The ordinance is overbroad because it does not permit the enforcement officer acting in good faith to be able to point to objective facts that would lead a reasonable person to realize that his or her conduct was a violation of the ordinance. State v. Lashinsky, 81 N.J. Super. 1, 17 (1979).
Defendant argues it would be impossible to draft an ordinance addressing all potential types of conduct posing a health hazard. While this is generally true, the United States Supreme Court has held that a municipality must prohibit acts within its police power "through the enactment and enforcement of ordinances directed with reasonable specificity toward the conduct to be

prohibited." Coates v. Cincinnati, supra, 402 U.S. at 614, 91 S. Ct. at 1688, 29 L. Ed. at 217.

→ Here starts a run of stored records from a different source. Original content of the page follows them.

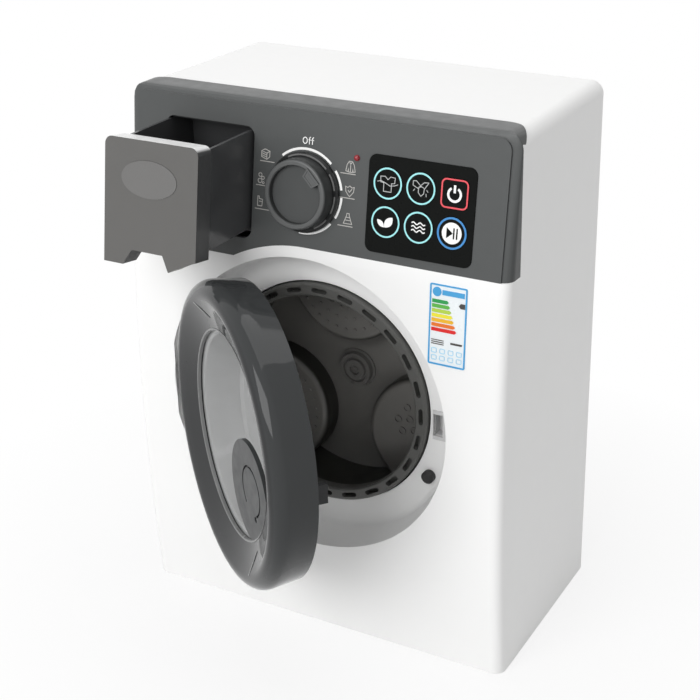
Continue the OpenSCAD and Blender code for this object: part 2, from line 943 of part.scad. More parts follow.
module drum_shell() {
    color([0.24, 0.235, 0.22])
        difference() {
            around_y([[shaft_r, drum_back_y], [drum_in_r, drum_back_y], [drum_in_r, ring_y + ring_t],
                [drum_r, ring_y + ring_t], [drum_r, drum_back_y + drum_wall], [shaft_r, drum_back_y + drum_wall]]);
            for (i = [0:slot_n - 1])
                translate([drum_x, ring_y + ring_t + 4, drum_z])
                    rotate([0, (i + 0.5) * 360 / slot_n, 0])
                        translate([-slot_len / 2, -slot_t / 2, drum_in_r - 1])
                            cube([slot_len, slot_t, drum_wall + 2]);
        }
}

// Round lifters that swell from the drum's wall
module drum_lifters() {
    edge = 4;
    front = drum_back_y - lifter_front;
    color([0.27, 0.265, 0.25])
        intersection() {
            for (i = [0:lifter_n - 1])
                translate([drum_x, 0, drum_z])
                    rotate([0, i * 360 / lifter_n, 0])
                        translate([0, 0, lifter_mid_r])
                            around_y(concat([[0, drum_back_y], [lifter_r, drum_back_y]],
                                [for (a = [0:15:90]) [lifter_r - edge + edge * cos(a), front + edge - edge * sin(a)]],
                                [[0, front]]), 0, 0);
            rod_y(drum_in_r - 0.2, -far, drum_back_y);
        }
}

module drum_hub() {
    color([0.33, 0.33, 0.32])
        around_y([[0, drum_back_y], [hub_cap_r, drum_back_y], [hub_cap_r, drum_back_y - 0.8],
            [hub_cap_r - 1.4, drum_back_y - 0.8], [hub_cap_r - 2, drum_back_y - hub_cap_t],
            [7.4, drum_back_y - hub_cap_t], [7, drum_back_y - hub_cap_t + 1],
            [6, drum_back_y - hub_cap_t + 1], [5.6, drum_back_y - hub_cap_t - 0.6],
            [3, drum_back_y - hub_cap_t - 0.6], [2.6, drum_back_y - hub_cap_t + 0.6],
            [1.6, drum_back_y - hub_cap_t + 0.6], [1.2, drum_back_y - hub_cap_t],
            [0, drum_back_y - hub_cap_t]]);
}

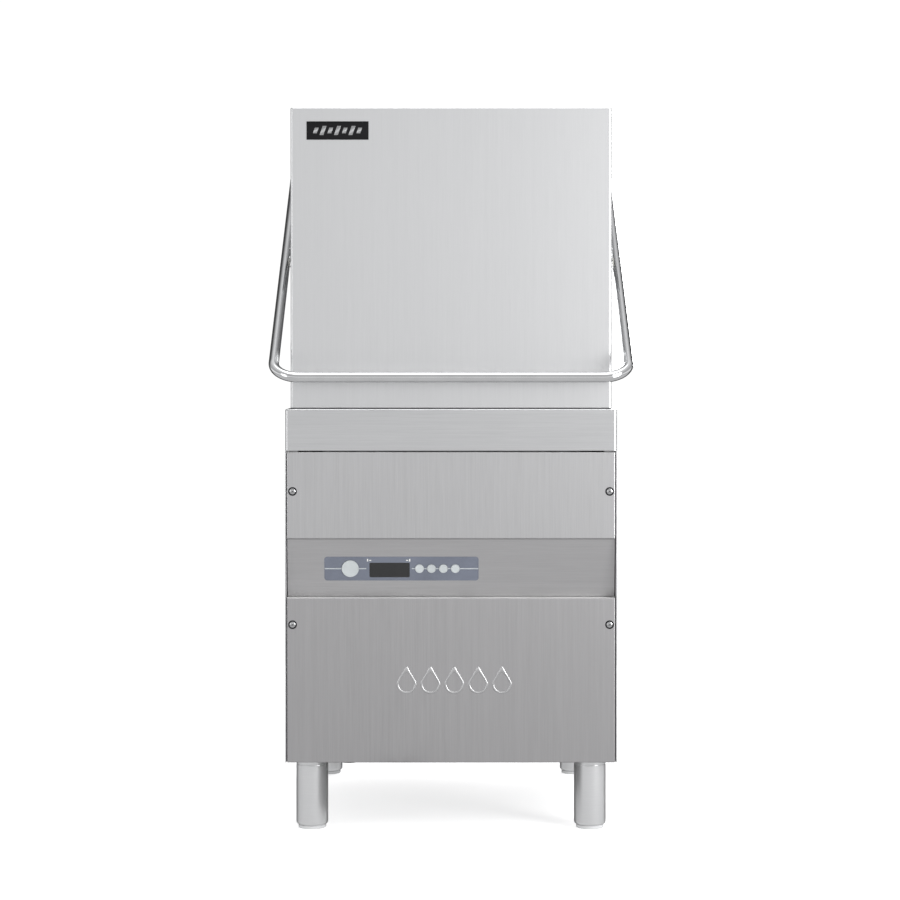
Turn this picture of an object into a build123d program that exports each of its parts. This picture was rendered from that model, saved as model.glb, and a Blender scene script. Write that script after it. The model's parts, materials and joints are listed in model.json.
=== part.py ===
from build123d import *
from math import atan2, cos, sin, tan
import os

os.makedirs("parts", exist_ok=True)

# Lengths are in millimetres. X runs across the front, Y towards the back, Z up from the floor.
# The origin is on the floor, below the middle of the whole machine with its hood closed.

# Cabinet
body_width = 640.0
body_depth = 720.0
leg_height = 134.0
deck_height = 816.0
apron_height = 80.0
apron_gap = 2.5
side_sheet = 2.0
rear_sheet = 1.5
panel_sheet = 1.5
panel_depth = 16.0
panel_side_gap = 1.5
panel_bend = 2.0
flange_width = 22.0

# Front panels
upper_panel_bottom = 566.0
lower_panel_top = 452.0
panel_seam = 1.0
control_recess_top = 8.0
control_recess_bottom = 26.0
control_depth = 44.0
screw_inset = 14.4
upper_screw_height = 657.5
lower_screw_height = 400.5
screw_radius = 2.5
screw_head_radius = 6.0
cup_radius = 8.5
cup_height = 1.6

# Controls, measured on the face of the control panel
fascia_width = 298.5
fascia_height = 47.2
fascia_offset = -96.0
fascia_centre_height = 507.2
fascia_corner = 6.0
film = 0.5
display_width = 78.0
display_height = 29.0
display_offset = -119.0
display_drop = 2.7
display_corner = 2.5
start_offset = -195.2
start_radius = 16.5
option_offset = -61.2
option_pitch = 23.1
option_radius = 8.4
button_travel = 1.8
button_proud = 1.2
button_gap = 0.3

# Wash tank
tank_sheet = 1.5
basin_side_margin = 58.0
basin_front_margin = 46.0
basin_back_margin = 160.0
ledge_width = 12.0
ledge_drop = 71.0
basin_depth = 196.0
sump_size = 150.0
sump_depth = 45.0
lip_height = 18.0
apron_corner = 6.0
apron_edge = 3.0
seal_height = 2.0
seal_width = 12.0

# Hood and its column
hood_side_inset = 9.0
hood_height = 581.0
hood_setback = 25.0
hood_sheet = 1.2
hood_corner = 5.0
hood_gap = 0.3
column_gap = 28.0
column_depth = 92.0
column_side_inset = 21.0
column_sheet = 1.5
column_drop = 7.0
rail_spacing = 400.0
rail_width = 20.0
rail_depth = 14.0
block_width = 44.0
block_length = 36.0
block_pitch = 88.0
block_start = 14.0
slide_gap = 0.3

# Lift handle and its balance
tube_radius = 10.0
tube_wall = 1.5
handle_reach = 60.0
handle_rise = 62.0
handle_bend = 50.0
arm_gap = 19.0
pivot_drop = 60.3
pivot_clearance = 0.5
hub_radius = 20.0
shaft_radius = 12.5
bearing_clearance = 0.05
roller_distance = 405.0
roller_radius = 11.0
roller_width = 9.0
roller_pin_radius = 5.0
roller_play = 6.0
channel_sheet = 2.0
lever_length = 45.0
lever_spacing = 300.0
lever_thickness = 6.0
lever_tip_radius = 8.0
spring_radius = 11.0
spring_wire = 3.0
spring_anchor_rise = 107.5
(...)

Pigeons are a common enough problem for a municipality to address. Other jurisdictions have enacted ordinances prohibiting the keeping or breeding of pigeons. See, e.g., City of Des Plains v, Gacs., 382 N.E.2d 402, 403 (Ill. App. 1978); New York v. Benincasa, 313 N.Y.S.2d 211, 212 (N.Y. Cty. Ct. 1970); see also Hayward v. Samuel, 47 A.2d 251 (Pa. 1946) (Philadelphia Board of Health found that influx of pigeons constituted public nuisance). The feeding of pigeons and other birds in a seaside community is a common enough problem that this conduct, if undesirable, should be specifically prohibited by ordinance.
Reversed and remanded for an order entering summary judgment in favor of plaintiff.